Written request:
Reproduce the listing below without any change.

Source excerpt:
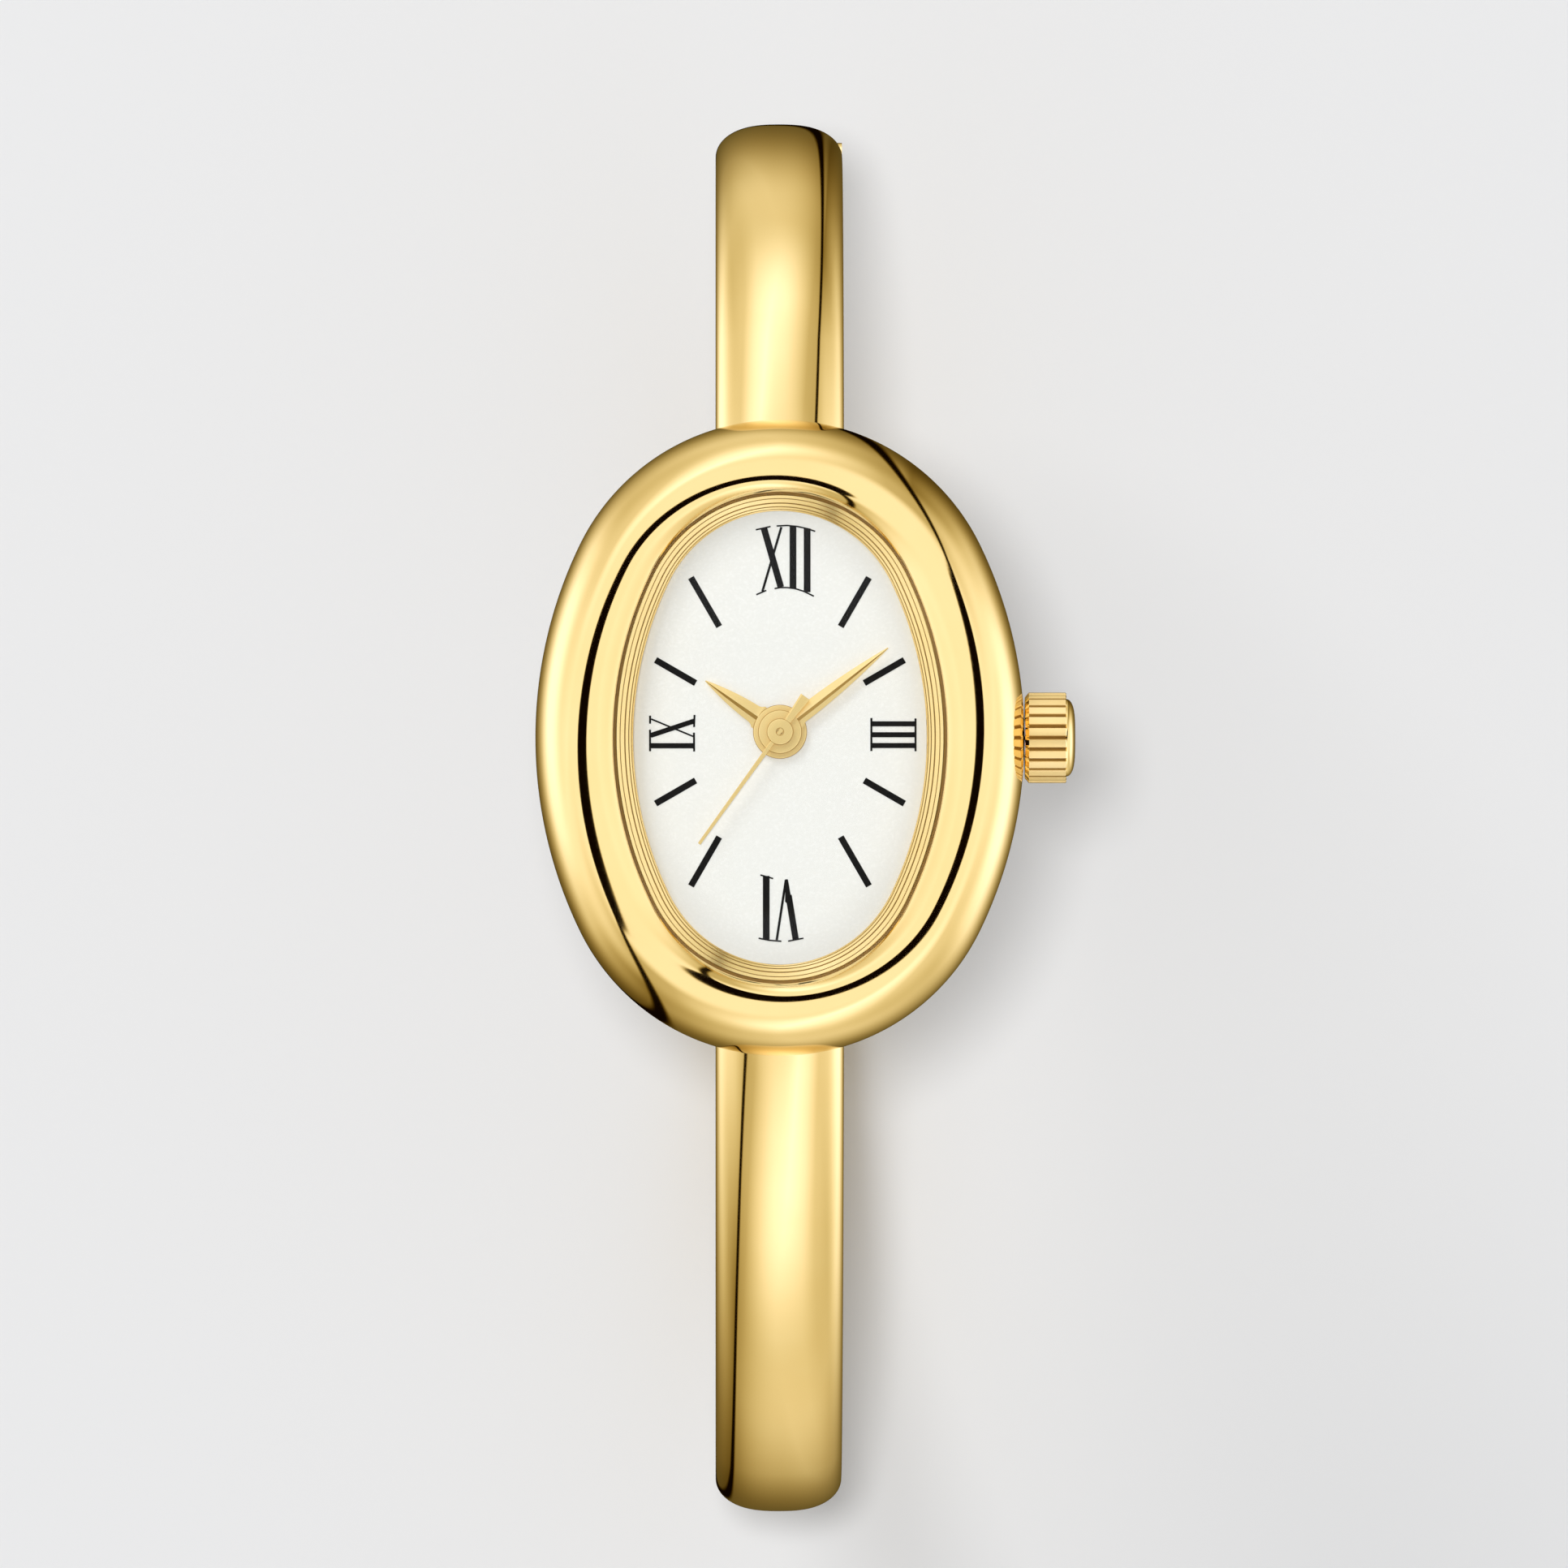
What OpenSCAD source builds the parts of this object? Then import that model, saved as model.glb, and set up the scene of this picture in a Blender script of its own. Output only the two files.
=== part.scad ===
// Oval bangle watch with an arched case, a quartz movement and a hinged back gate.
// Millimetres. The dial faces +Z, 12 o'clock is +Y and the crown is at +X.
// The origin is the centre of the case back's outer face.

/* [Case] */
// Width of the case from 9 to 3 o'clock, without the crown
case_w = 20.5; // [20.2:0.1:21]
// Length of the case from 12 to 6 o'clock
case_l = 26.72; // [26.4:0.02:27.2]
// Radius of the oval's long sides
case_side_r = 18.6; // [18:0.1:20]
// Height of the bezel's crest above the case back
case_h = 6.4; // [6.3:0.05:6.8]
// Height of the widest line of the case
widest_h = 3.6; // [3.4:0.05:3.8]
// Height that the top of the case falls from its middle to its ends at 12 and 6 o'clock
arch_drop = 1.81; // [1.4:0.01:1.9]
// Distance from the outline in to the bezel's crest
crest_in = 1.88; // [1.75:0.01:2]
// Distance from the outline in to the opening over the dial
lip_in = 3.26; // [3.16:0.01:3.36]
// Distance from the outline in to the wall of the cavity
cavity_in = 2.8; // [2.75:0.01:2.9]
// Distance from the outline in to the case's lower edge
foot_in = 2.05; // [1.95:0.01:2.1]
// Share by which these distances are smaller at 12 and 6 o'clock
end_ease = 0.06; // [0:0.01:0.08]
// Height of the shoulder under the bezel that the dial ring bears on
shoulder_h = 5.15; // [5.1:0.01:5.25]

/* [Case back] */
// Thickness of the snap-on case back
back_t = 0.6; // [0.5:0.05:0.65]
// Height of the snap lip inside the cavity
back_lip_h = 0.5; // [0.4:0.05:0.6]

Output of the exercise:
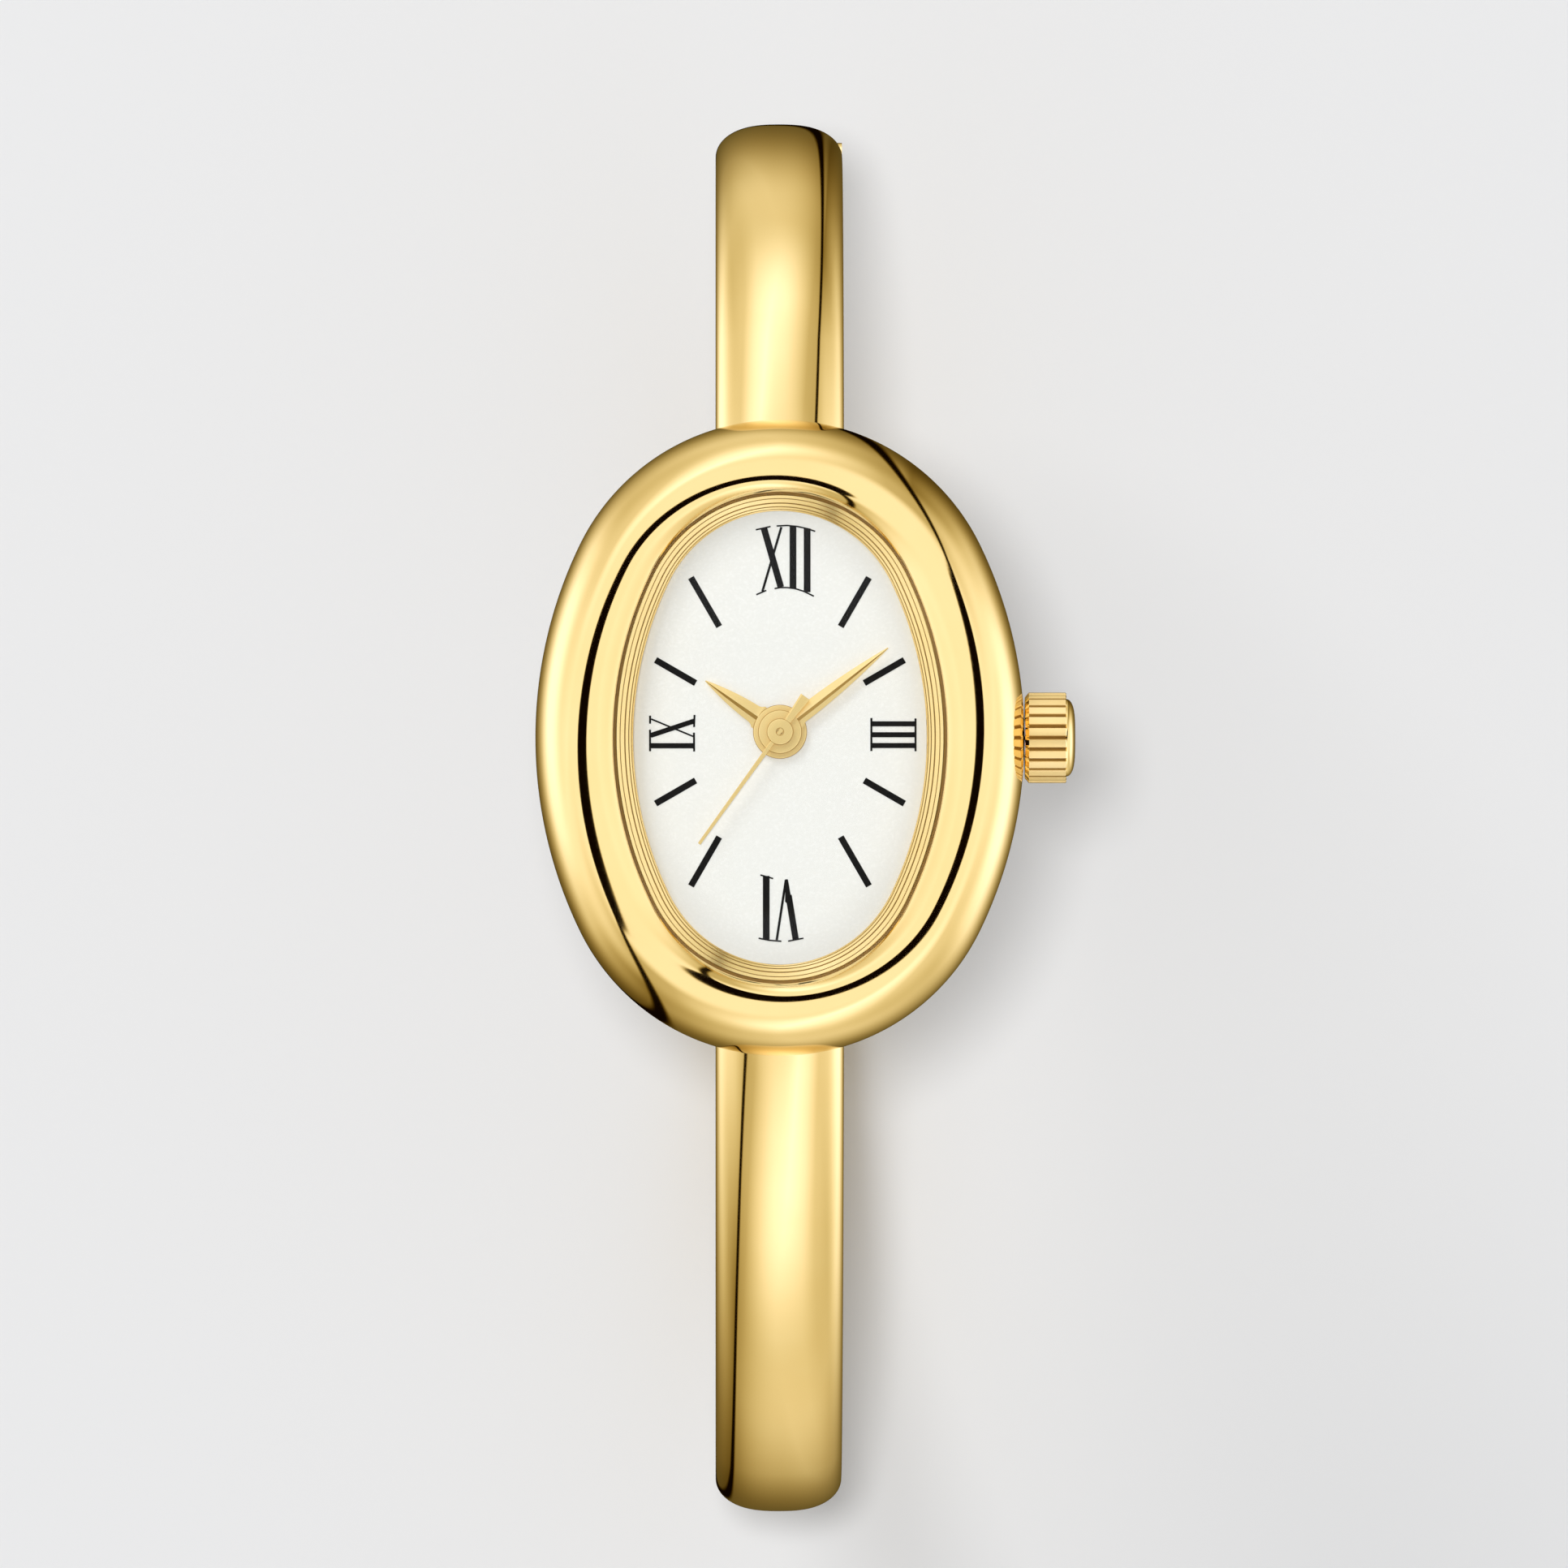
What OpenSCAD source builds the parts of this object? Then import that model, saved as model.glb, and set up the scene of this picture in a Blender script of its own. Output only the two files.
=== part.scad ===
// Oval bangle watch with an arched case, a quartz movement and a hinged back gate.
// Millimetres. The dial faces +Z, 12 o'clock is +Y and the crown is at +X.
// The origin is the centre of the case back's outer face.

/* [Case] */
// Width of the case from 9 to 3 o'clock, without the crown
case_w = 20.5; // [20.2:0.1:21]
// Length of the case from 12 to 6 o'clock
case_l = 26.72; // [26.4:0.02:27.2]
// Radius of the oval's long sides
case_side_r = 18.6; // [18:0.1:20]
// Height of the bezel's crest above the case back
case_h = 6.4; // [6.3:0.05:6.8]
// Height of the widest line of the case
widest_h = 3.6; // [3.4:0.05:3.8]
// Height that the top of the case falls from its middle to its ends at 12 and 6 o'clock
arch_drop = 1.81; // [1.4:0.01:1.9]
// Distance from the outline in to the bezel's crest
crest_in = 1.88; // [1.75:0.01:2]
// Distance from the outline in to the opening over the dial
lip_in = 3.26; // [3.16:0.01:3.36]
// Distance from the outline in to the wall of the cavity
cavity_in = 2.8; // [2.75:0.01:2.9]
// Distance from the outline in to the case's lower edge
foot_in = 2.05; // [1.95:0.01:2.1]
// Share by which these distances are smaller at 12 and 6 o'clock
end_ease = 0.06; // [0:0.01:0.08]
// Height of the shoulder under the bezel that the dial ring bears on
shoulder_h = 5.15; // [5.1:0.01:5.25]

/* [Case back] */
// Thickness of the snap-on case back
back_t = 0.6; // [0.5:0.05:0.65]
// Height of the snap lip inside the cavity
back_lip_h = 0.5; // [0.4:0.05:0.6]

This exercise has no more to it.